In 1824 the Academy published the first issue of Annals—at that time, Annals of the Lyceum of Natural History in the City of New York. Today Annals is one of the oldest continuously published scientific journals, and it remains the Academy’s flagship publication. But that’s not to say it has remained the same. Over the years Annals has evolved alongside the needs of the Academy and its Members, and the Academy has published other periodicals as well.
Early editions of Annals shed light on how scientists worked and thought in the 1800s, when much of North America remained to be explored. Articles in the first issue, all authored by Lyceum Members, reported on new species of plants, fish, and insects, and described trilobite fossils and mineral deposits. Many naturalists who later became famous for their scientific contributions—including ornithologist and painter John James Audubon—published their observations in Annals.
By the late 1800s, Academy Membership had grown, and science had become more specialized. Members began meeting in “sections” that reflected their more focused interests and training—such as geology, physics, biology, and mathematics, among others. In 1881, the Academy launched a new journal, Transactions of the New York Academy of Sciences, to present the proceedings of these scientific sections. The run of this journal, published until 1897, displays in fine-grained detail the rich history of the sciences at this time.
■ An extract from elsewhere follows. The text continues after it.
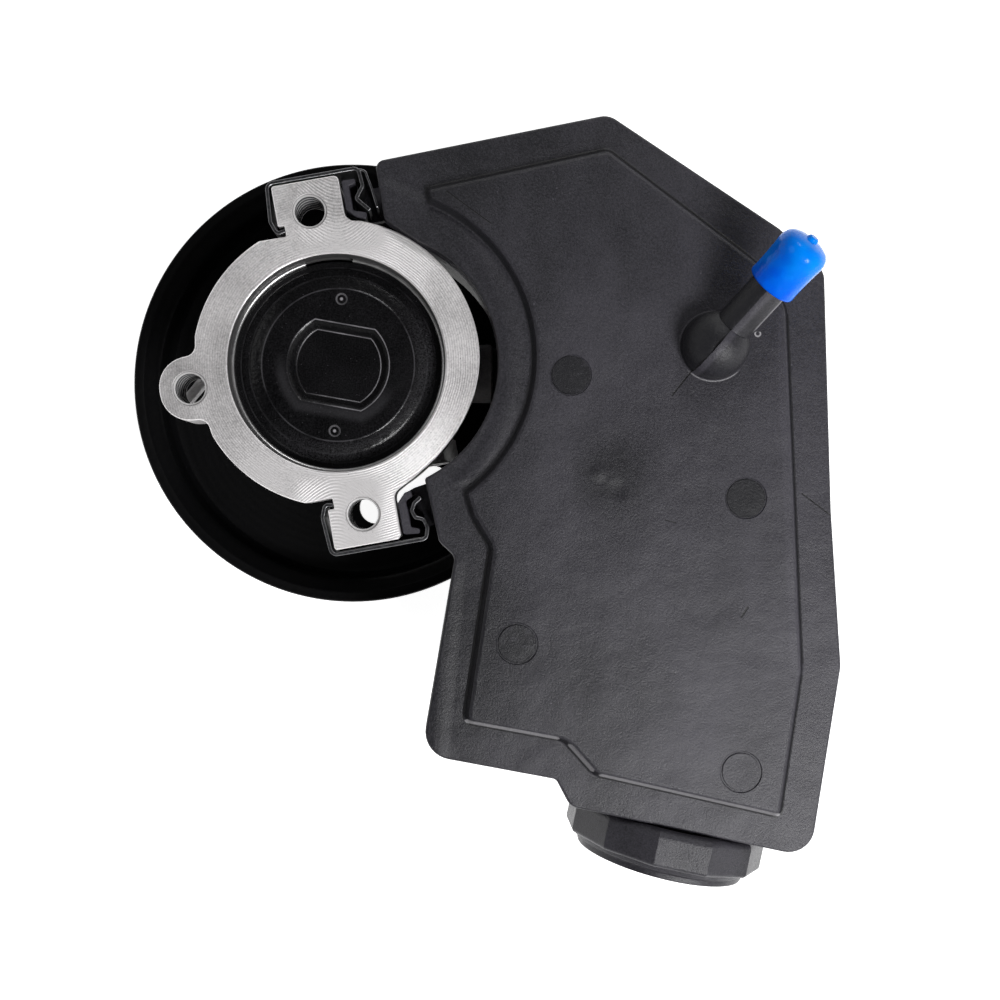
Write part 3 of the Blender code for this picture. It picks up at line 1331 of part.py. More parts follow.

Transactions resumed publication in 1938, a time when a new director, Eunice Miner, was revitalizing the Academy. This second series of Transactions, like the first, was organized around the Academy’s sections, and was published until 1983.
In the meantime, under Miner’s leadership, the Academy began convening international conferences on cutting edge scientific topics. Annals became a vehicle for disseminating these new conference proceedings. Among the new volumes were groundbreaking papers on antibiotics in 1946, 1948 and 1950; on manned space travel in 1957; and on the biological effects of asbestos in 1964.
While scientific conferences and symposia remain central to the Academy’s mission today, Annals has added a new set of volumes consisting of eight highly regarded scholarly reviews, each published annually. All articles are commissioned, and each series is edited by its own board.
The Sciences magazine is the Academy’s third notable periodical. Published from 1961 to 2001, in the heyday of print magazines, The Sciences gave prominent researchers a venue for engaging the public. With contributions from Nobelists and other luminaries, including Roald Hoffmann and Oliver Sacks, the magazine took a multi-faceted approach to examining the social and cultural relevance of scientific issues. Known also for its use of fine art to illustrate articles, The Sciences gained a reputation for elegance in both design and writing, winning seven National Magazine Awards.
Academy publications have enriched scientific exchange and advanced research for nearly two centuries. The complete archive of Annals, Transactions and The Sciences is available free to Academy Members online. In addition, a diverse menu of open online publications, including eBriefings, podcasts and the Academy Magazine carry forward our commitment to the wide dissemination of science.